Start of Supplied data

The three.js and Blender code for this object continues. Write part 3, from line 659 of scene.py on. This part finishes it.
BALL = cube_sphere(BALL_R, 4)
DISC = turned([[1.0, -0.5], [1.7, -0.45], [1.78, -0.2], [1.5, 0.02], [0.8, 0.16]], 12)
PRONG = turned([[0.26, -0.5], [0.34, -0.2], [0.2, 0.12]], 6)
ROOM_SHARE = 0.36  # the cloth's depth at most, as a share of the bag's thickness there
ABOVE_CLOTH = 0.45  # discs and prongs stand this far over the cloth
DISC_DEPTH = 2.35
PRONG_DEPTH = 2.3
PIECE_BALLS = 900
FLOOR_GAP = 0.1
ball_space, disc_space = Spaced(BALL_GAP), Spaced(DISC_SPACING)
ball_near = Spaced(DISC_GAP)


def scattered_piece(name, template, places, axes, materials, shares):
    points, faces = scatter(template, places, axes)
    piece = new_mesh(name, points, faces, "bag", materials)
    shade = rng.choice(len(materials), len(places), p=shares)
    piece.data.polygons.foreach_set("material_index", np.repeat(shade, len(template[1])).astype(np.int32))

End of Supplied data

• _Set problem_: Using the data above, output each line exactly.

• _Full solution_:
The three.js and Blender code for this object continues. Write part 3, from line 659 of scene.py on. This part finishes it.
BALL = cube_sphere(BALL_R, 4)
DISC = turned([[1.0, -0.5], [1.7, -0.45], [1.78, -0.2], [1.5, 0.02], [0.8, 0.16]], 12)
PRONG = turned([[0.26, -0.5], [0.34, -0.2], [0.2, 0.12]], 6)
ROOM_SHARE = 0.36  # the cloth's depth at most, as a share of the bag's thickness there
ABOVE_CLOTH = 0.45  # discs and prongs stand this far over the cloth
DISC_DEPTH = 2.35
PRONG_DEPTH = 2.3
PIECE_BALLS = 900
FLOOR_GAP = 0.1
ball_space, disc_space = Spaced(BALL_GAP), Spaced(DISC_SPACING)
ball_near = Spaced(DISC_GAP)


def scattered_piece(name, template, places, axes, materials, shares):
    points, faces = scatter(template, places, axes)
    piece = new_mesh(name, points, faces, "bag", materials)
    shade = rng.choice(len(materials), len(places), p=shares)
    piece.data.polygons.foreach_set("material_index", np.repeat(shade, len(template[1])).astype(np.int32))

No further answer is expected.